Often times we get ourselves into situations that we regret. It can be a pretty big blow when you realize that you are in way over your head and you bit off more than you can chew.

I remember when I was a kid at dinnertime. My mom would sometimes allow us to prepare our own plates. I’d pile on the mash potatoes, meat, rice and a little bit of green peas so mom didn’t yell at me. After school and playing all day I had a pretty strong appetite.

I’d have so much on my plate that about halfway through, I was done. Of course the green peas are untouched and my mom would look at me and say “uh huh, your eyes are bigger than your stomach”. My mother being the kind of person who doesn’t believe in wasting, made me sit there and finish my plate.

Over the years of flirting around with making games in-between working on art and programming for others, I’ve learned that some aspects of game design are really no different than my experience at the dinner table when I was a kid.

When Ajari(boyfriend) and I first thought of making games, we both worked full time jobs so it was extremely difficult to get anything done. This alone kills motivation and ultimately we realized that if we were ever going to finish a game, one of us needed to a) quit our job and focus on game development full time, and b) we needed to scale down our ambitions. In addition to the small games we currently make, I’d love to make the 60 hour role playing game, the bad ass first person shooter and the super dramatic flight combat simulator with oil bleeding out of the burning wings of an F-35 fighter jet as it spirals to the ground, but it’s just not possible for us right now.

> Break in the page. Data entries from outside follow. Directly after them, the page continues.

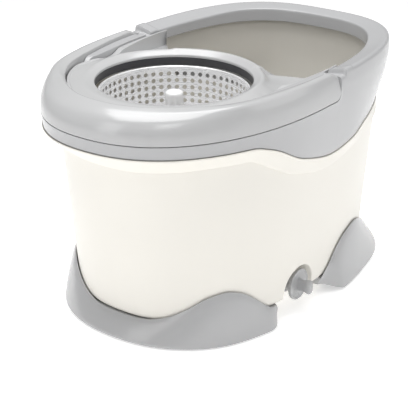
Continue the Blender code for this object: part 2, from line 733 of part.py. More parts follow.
def cover_section(x, y):
    """Section of the cover on the line from the basket's axis to a point of its edge."""
    reach = math.hypot(x - SPIN_X, y)
    out_x, out_y = (x - SPIN_X) / reach, y / reach
    free = smooth_step(reach, COLLAR_RADIUS + 0.022, COLLAR_RADIUS + 0.002)
    free *= smooth_step(x, -0.080, -0.060)            # 1 on the free collar, 0 on the deck
    crown = crest_z(x)
    deck = deck_z(x) * (1 - free) + (crown - 0.006) * free
    stand = smooth_step(x, FLANGE_START_X, FLANGE_START_X + 0.03) * (1 - free)
    if FLANGE_START_X < x < FLANGE_END_X + 0.001:
        beside = rim_point(parameter_at(min(x, FLANGE_END_X)), deck_inset(x))[1]
        stand *= smooth_step(abs(y), beside - 0.008, beside - 0.001)
    flange = deck + max(0.0, FLANGE_TOP_Z - deck) * stand
    low = min(deck - 0.0045, COVER_LIP_Z - 0.0045) - (COLLAR_DROP - 0.0085) * free
    band = flange_width(x) * (1 - free) + 0.0026 * free
    wall = COVER_WALL
    bore = OPENING_RADIUS
    seat = liner_radius() + FIT
    seat_low = COVER_LIP_Z - wall - LINER_HEIGHT - 0.0026
    crest = bore + min(0.0105, (reach - bore) * 0.5)
    profile = [
        (bore, COVER_LIP_Z - wall), (bore, COVER_LIP_Z - 0.0008), (bore + 0.0010, COVER_LIP_Z),
        (crest - 0.004, crown - 0.0010), (crest, crown),
        (min(crest + 0.004, reach - band - 0.0018), crown - 0.0014),
        (reach - band - 0.0008, deck), (reach - band, max(flange - 0.0003, deck + 0.0001)),
        (reach - 0.0008, flange), (reach, flange - 0.0008), (reach, low),
        (reach - wall, low), (reach - wall, min(deck, COVER_LIP_Z) - wall - 0.0012),
        (seat + 0.0025, min(deck, COVER_LIP_Z) - wall - 0.0012), (seat + 0.0020, seat_low),
        (seat, seat_low), (seat, COVER_LIP_Z - wall)]
    return [(SPIN_X + r * out_x, r * out_y, z) for r, z in profile]


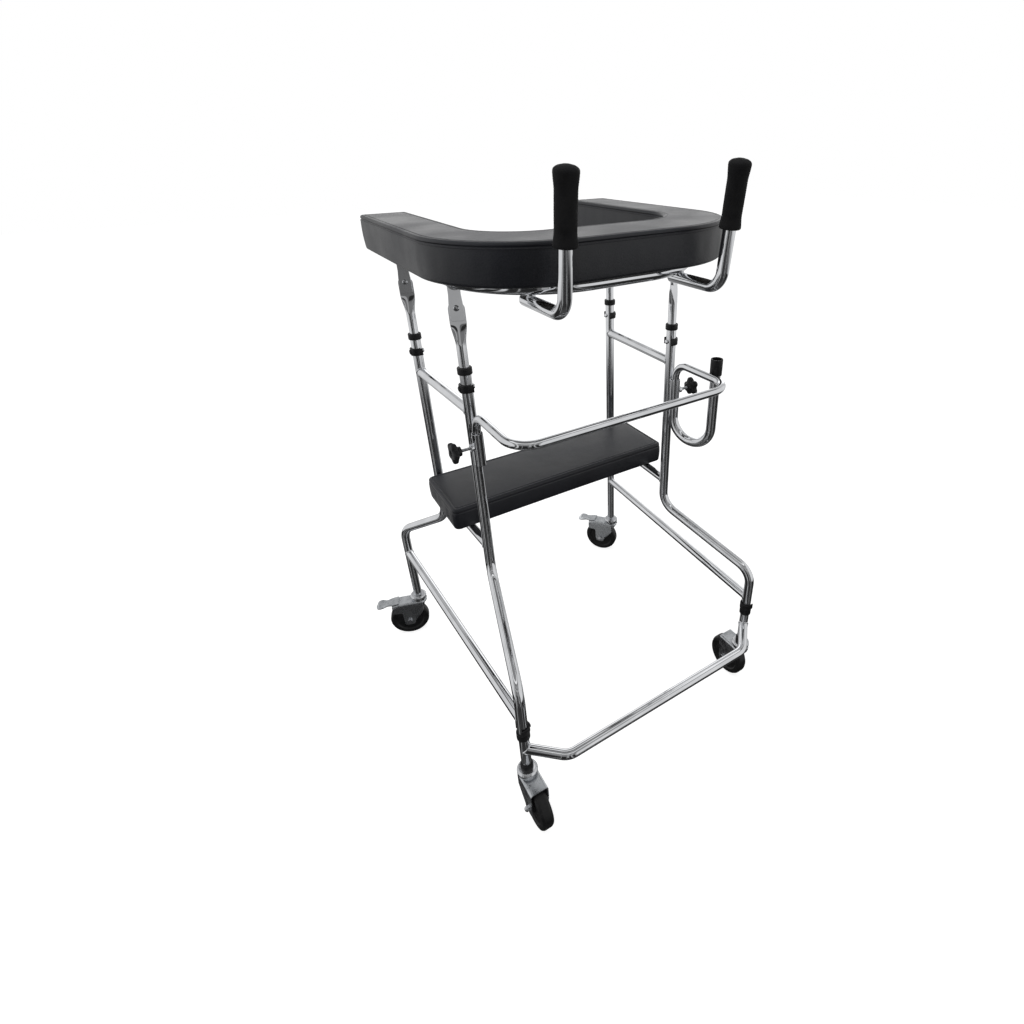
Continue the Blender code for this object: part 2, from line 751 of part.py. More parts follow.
def build_inner_tube(leg, root, chrome):
    """Telescoping tube: round and hollow below, pressed flat and riveted at its top."""
    bore_r = INNER_OD / 2 - INNER_WALL
    outer = [
        flattened_ring(INNER_END_Z, 0),
        flattened_ring(TAPER_START_Z, 0),
        flattened_ring((TAPER_START_Z + FLAT_START_Z) / 2, 0.5),
        flattened_ring(FLAT_START_Z, 1),
        flattened_ring(FLAT_TOP_Z - FLAT_HALF_WIDTH * 0.5, 1),
        flattened_ring(FLAT_TOP_Z - FLAT_HALF_WIDTH * 0.15, 1, 0.75),
        flattened_ring(FLAT_TOP_Z, 1, 0.35),
    ]
    solid = loft(outer)
    name = f"{leg.name}_inner_tube"
    tube = make_object(name, solid, chrome, root, leg.at_post(0))
    bore = cylinder(bore_r, INNER_END_Z - INNER_WALL, TAPER_START_Z - bore_r)
    apply_boolean(tube, bore, "DIFFERENCE")
    flat_face = FLAT_THICKNESS / 2
    tab_face = flat_face + GAP + TAB_THICKNESS + GAP
    rivet_profile = [
        (RIVET_HEAD_R * 0.5, -tab_face - RIVET_HEAD_HEIGHT),
        (RIVET_HEAD_R * 0.9, -tab_face - RIVET_HEAD_HEIGHT * 0.7),
        (RIVET_HEAD_R, -tab_face),
        (RIVET_R, -tab_face),
        (RIVET_R, 0),
        (RIVET_HEAD_R, 0),
        (RIVET_HEAD_R, flat_face + RIVET_HEAD_HEIGHT),
    ]
    rearward = Vector((0, 1, 0))
    rivet = turn_profile(rivet_profile, 8)
    apply_boolean(tube, rivet, "UNION", (0, 0, RIVET_Z), aim(rearward))
    outward = Vector((leg.side, 0, 0))
    for index in range(HOLE_COUNT):
        height = CLIP_Z - index * HOLE_PITCH
        hole = cylinder(PIN_R + GAP, 0, INNER_OD, 6)
        apply_boolean(tube, hole, "DIFFERENCE", (0, 0, height), aim(outward))


def arm_tube_x(y):
    """Half width of the armrest frame at y: its arms run over the posts."""
    share = (y - FRONT_POST_Y) / (REAR_POST_Y - FRONT_POST_Y)
    return FRONT_POST_X + (REAR_POST_X - FRONT_POST_X) * share


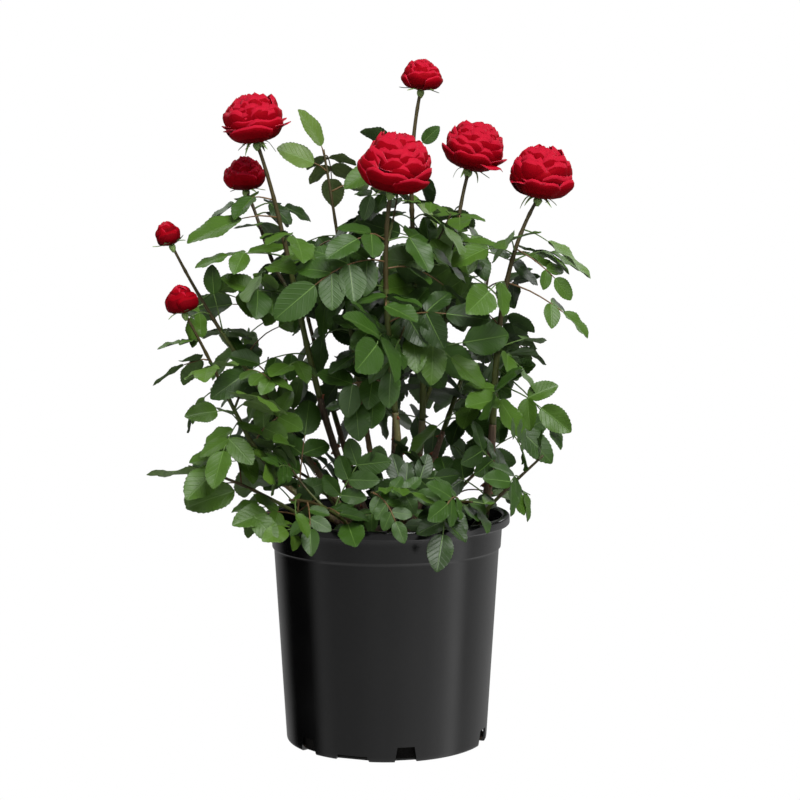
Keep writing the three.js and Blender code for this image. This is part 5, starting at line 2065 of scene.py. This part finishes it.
@dataclass
class Studio:
    """The camera, the white surround and the lamps."""

    eye: Triple = (0.0, -2.104, 0.5725)
    pitch: float = 5.044
    yaw: float = 0.417
    lens: float = 83.97
    surround: float = 0.24
    mirrored: float = 0.16
    from_table: float = 0.35
    panels: tuple[Pair, ...] = (
        (-180, 0.30), (180, 0.22), (-146, 0.28), (-122, 0.0), (-90, 0.0), (-74, 0.48), (-56, 0.38),
        (-40, 0.40), (0, 0.54), (42, 0.76), (60, 0.98), (78, 1.55), (94, 0.60), (112, 0.58), (140, 0.34))
    table_reach: float = 6.0
    table_height: float = -0.001
    lamps: tuple[tuple[str, Triple, Triple, float, float], ...] = (
        ("key", (0.65, -1.45, 2.3), (0.0, 0.0, 0.45), 1.5, 108.0),
        ("front", (0.2, -2.7, 1.35), (0.0, 0.0, 0.4), 0.7, 4.0),
        ("fill", (-1.6, -1.3, 1.3), (0.0, 0.0, 0.4), 1.4, 13.0),
        ("back_left", (-1.4, 1.9, 1.9), (0.0, 0.0, 0.4), 1.2, 12.0),
        ("back_right", (1.5, 1.8, 1.7), (0.0, 0.0, 0.4), 1.2, 12.0))

    def lamp(self, name: str, place: Triple, aim: Triple, size: float, power: float) -> None:
        """Adds a soft square lamp that points at a place."""
        data = bpy.data.lights.new(name, "AREA")
        data.shape, data.size, data.size_y, data.energy = "RECTANGLE", size, size, power
        lamp = add_object(name, data)
        lamp.location = place
        way = vec(*aim) - vec(*place)
        flat = math.hypot(way[0], way[1])
        lamp.rotation_euler = (math.atan2(flat, -way[2]), 0.0, math.atan2(-way[0], way[1]))

    def floor(self) -> None:
        """Adds the plain white table that the pot stands on."""
        material = bpy.data.materials.new("table_white")
        material.use_nodes = True
        material.node_tree.nodes.clear()
        graph = NodeGraph(material.node_tree)
        path = graph.add("ShaderNodeLightPath")
        seen = graph.add("ShaderNodeEmission", {"Color": (1, 1, 1, 1), "Strength": 1.0})
        lit = graph.add("ShaderNodeBsdfDiffuse", {"Color": (0.45, 0.45, 0.45, 1)})
        mix = graph.choose(path.outputs["Is Camera Ray"], lit, seen)
        graph.add("ShaderNodeOutputMaterial", {"Surface": mix.outputs[0]})
        mesh = bpy.data.meshes.new("table")
        r, z = self.table_reach, self.table_height
        mesh.from_pydata([(-r, -r, z), (r, -r, z), (r, r, z), (-r, r, z)], [], [(0, 1, 2, 3)])
        mesh.materials.append(material)
        table = add_object("table", mesh)
        table.visible_glossy = False

    def world(self) -> None:
        """Makes the surround: white to the camera, softer as light, and panels round the pot as shine."""
        world = bpy.data.worlds.new("surround")
        world.use_nodes = True
        world.node_tree.nodes.clear()
        graph = NodeGraph(world.node_tree)
        path = graph.add("ShaderNodeLightPath")
        around = graph.add("ShaderNodeTexCoord").outputs["Generated"]
        way = graph.add("ShaderNodeSeparateXYZ", {"Vector": around}).outputs
        turn = graph.math("ARCTAN2", way["X"], graph.math("MULTIPLY", way["Y"], -1.0))
        share = graph.math("ADD", graph.math("DIVIDE", turn, 2 * math.pi), 0.5)
        panels = graph.add("ShaderNodeValToRGB", {0: share})
        stops = panels.color_ramp.elements
        panels.color_ramp.interpolation = "EASE"
        for number, (angle, shine) in enumerate(self.panels):
            stop = stops[number] if number < 2 else stops.new(1.0)
            stop.position, stop.color = angle / 360 + 0.5, (shine, shine, shine, 1.0)
        above = graph.ramp(way["Z"], -0.08, 0.16)
        low = graph.math("MULTIPLY", panels.outputs["Color"], graph.math("SUBTRACT", 1.0, above))
        under = graph.ramp(way["Z"], -0.35, -0.6, high=self.from_table)
        mirrored = graph.math(
            "ADD", graph.math("ADD", low, under), graph.math("MULTIPLY", above, self.mirrored))
        white = (1.0, 1.0, 1.0, 1.0)
        seen = graph.add("ShaderNodeBackground", {"Color": white, "Strength": 1.0})
        soft = graph.add("ShaderNodeBackground", {"Color": white, "Strength": self.surround})
        shine = graph.add("ShaderNodeBackground", {"Color": white, "Strength": mirrored})
        light = graph.choose(path.outputs["Is Glossy Ray"], soft, shine)
        mix = graph.choose(path.outputs["Is Camera Ray"], light, seen)
        graph.add("ShaderNodeOutputWorld", {"Surface": mix.outputs[0]})
        bpy.context.scene.world = world

    def build(self) -> None:
        """Sets up the camera, the surround and the lamps."""
        scene = bpy.context.scene
        data = bpy.data.cameras.new("camera")
        data.lens, data.sensor_width, data.clip_end = self.lens, 36.0, 50.0
        camera = add_object("camera", data)
        camera.location = self.eye
        camera.rotation_euler = (math.radians(90 - self.pitch), 0.0, -math.radians(self.yaw))
        scene.camera = camera
        scene.view_settings.view_transform = "Standard"
        scene.view_settings.look = "None"
        self.floor()
        self.world()
        for lamp in self.lamps:
            self.lamp(*lamp)


# ---- The whole plant ----


def main() -> None:
    """Builds the plant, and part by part."""
    logging.basicConfig(level=logging.INFO, format="%(name)s %(message)s")
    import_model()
    groups = Groups(make_grain_group(), make_vein_group())
    scatter = Scatter()
    shoots = make_shoots()
    growth = Growth(shoots)
    growth.run()
    masses = [f"foliage_{shoot.name}" for shoot in shoots.values() if not shoot.fork]
    Pot().build(POT_BLACK.make(groups))
    soils = [finish.make(groups) for finish in (SOIL_PEAT, SOIL_PAINTED_SHADE, SOIL_CRUMB, SOIL_CHIP)]
    SoilBed().build(*soils, scatter)
    Crown().build(CROWN_BARK.make(groups))
    Canes().build(shoots, CANE_GREEN.make(groups), CANE_BROWN.make(groups), PRICKLE.make(groups), scatter)
    greens = [finish.make(groups) for finish in (*LEAF_TOPS, *LEAF_UNDERS, MIDRIB)]
    stems = [finish.make(groups) for finish in (STEM_GREEN, STEM_RED, STALK_GREEN, STALK_RED)]
    Foliage().build([*shoots.values(), *growth.twigs], stems, greens, masses)
    Blooms().build(list(shoots.values()), [finish.make(groups) for finish in PETALS],
                   [SEPAL_PALE.make(groups), SEPAL_DARK.make(groups)])
    Studio().build()
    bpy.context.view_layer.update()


if __name__ == "__main__":
    main()
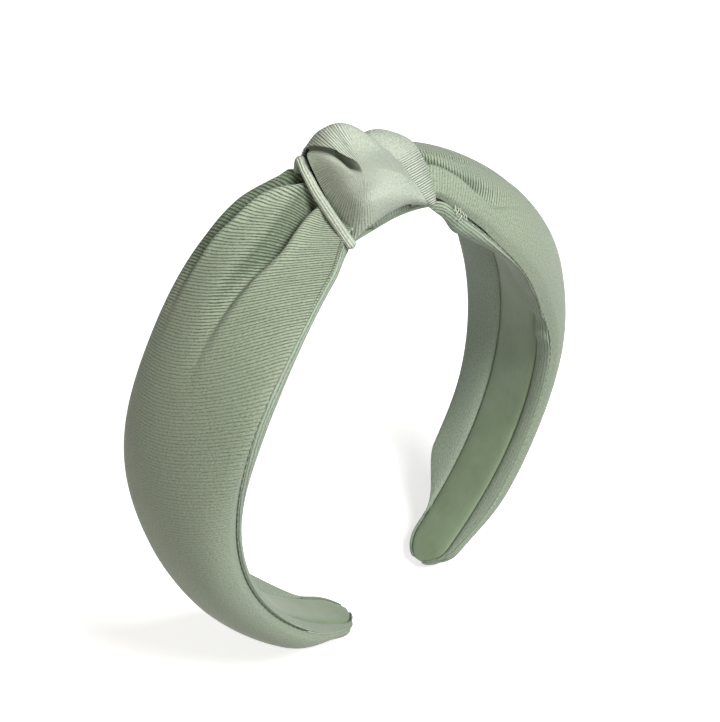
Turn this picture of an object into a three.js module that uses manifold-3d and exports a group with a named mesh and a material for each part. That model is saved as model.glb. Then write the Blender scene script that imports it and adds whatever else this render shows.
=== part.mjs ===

I often see small groups that work together over the internet trying to make a first person shooter with hopes to have the features and visual polish of Call of Duty 2 or 3 and massive multiplayer online role playing games with plans to have similar production values as World of Warcraft. I’ve worked with a few groups like this, over the years. Very few of them ever completed their titles. The teams realized that their project was much larger than what they were capable of and it fell apart. Communication breaks down, people get burned out from constantly looking up hill. They realize that the hill is actually a mountain. They become intimidated and they stop responding. Life gets in the way and priorities shift.

Even with just Ajari and I working together face to face in person everyday, similar things happened. As a result we have about three or four partial games that we eventually realized were too big for our limited time, even when we originally thought our ideas were small enough, they still needed to be smaller. You’d be amazed at how much time it takes to program the smallest feature, paint the simplest background and create the many sound effects a game needs. You’d also be amazed at how easy it is to underestimate how much time it takes to do these things.

One thing Ajari is working on, and I would advise fighting against is “feature creep”. This means thinking up ideas late in development that can stall and confuse a project. He constantly has a river flow of ideas for new games and features to add to our current projects. He had 3 game ideas just today. I don’t want this to ever stop, but he’s learning to allow himself to dream these ideas out, type notes down and put them in the vault, hopefully for later use someday. Creating a design document complete with art concepts before production begins and sticking with it is a good idea to help prevent feature creep. Make an Excel spreadsheet or a white board with tasks and a checklist. This is also great for motivation when you start seeing more and more checks and lines drawn through items on your to do list.

So the moral of my story is to know your limits. Pay attention to what you’re capable of, how long it takes you to do a certain task and really think about how much time you have to do it. It’s definitely not impossible for a company of a few people to make a huge adventure game or a deep strategy title, but if you’re a small team with limited time, it’s probably best to focus on small projects. This will help you keep your eyes at a more manageable size compared to your stomach and allow you to get your game finished.